L’OPC, en collaboration avec la MINUSTAH et d’autres organisations internationales, a en outre mis en place en septembre dernier un Comité de suivi chargé de se pencher spécifiquement sur la question des évadés repris.

Cette instance a pour objectif de rechercher les dossiers de ces derniers auprès du greffe du tribunal de première instance de Port-au-Prince et aux archives du parquet, et de les remettre dans le circuit pénal afin que les juges prennent les décisions qui s’imposent. Selon Frantz Gilot, plus de 680 dossiers ont été retrouvés et seront transmis aux juges pour une décision judiciaire ou politique.

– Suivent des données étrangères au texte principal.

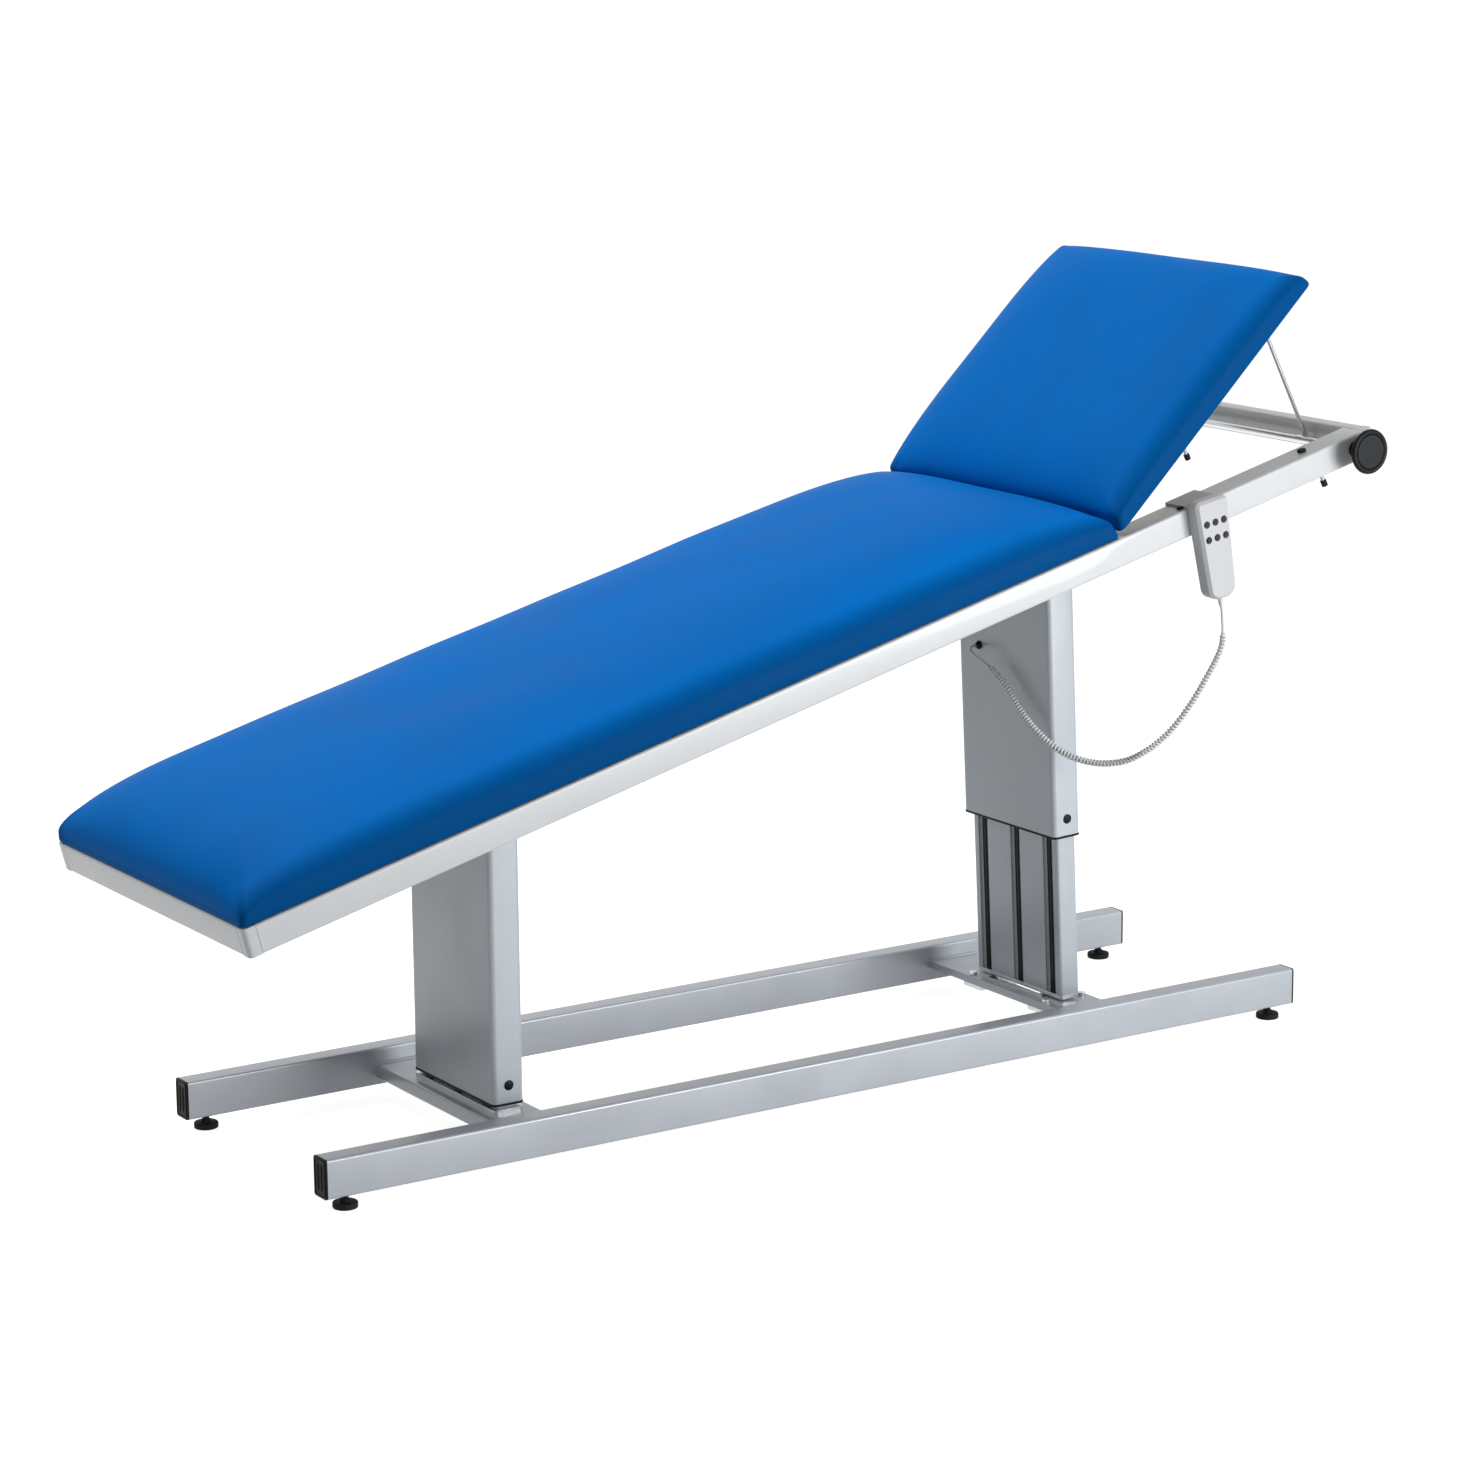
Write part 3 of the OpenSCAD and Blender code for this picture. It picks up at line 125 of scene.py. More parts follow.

Du côté du Gouvernement, le Ministère de la Justice et de la Sécurité Publique a mis en place en août dernier une table sectorielle Détention préventive et Prisons, en collaboration avec ses partenaires (OPC, DAP, Fédération des Barreaux d’Haïti, MINUSTAH, PNUD, UNICEF et USAID), avec pour objectif de faire des recommandations sur le sujet et d’améliorer les conditions de vie dans les prisons.

Selon le Coordonnateur de cette table sectorielle, Félix Jean Gilles, ces recommandations seront présentées sous forme de projets concrets, avec chronogramme, budget et indicateurs de résultats.

En outre, le Ministère de la Justice et de la Sécurité Publique mène des actions ponctuelles au niveau correctionnel afin que des substituts commissaires, des juges d’instruction et des juges de paix organisent des audiences correctionnelles pour les prisonniers qui sont en situation de détention préventive prolongée.

Selon la Coordonnatrice des Affaires Pénitentiaires à l’Inspection Judiciaire, Lucette Cadet Louissaint, à l’occasion de la Journée Mondiale des détenus qui sera célébrée le 28 octobre prochain, d’autres activités seront lancées pour accélérer les processus de décisions de l’institution judiciaire.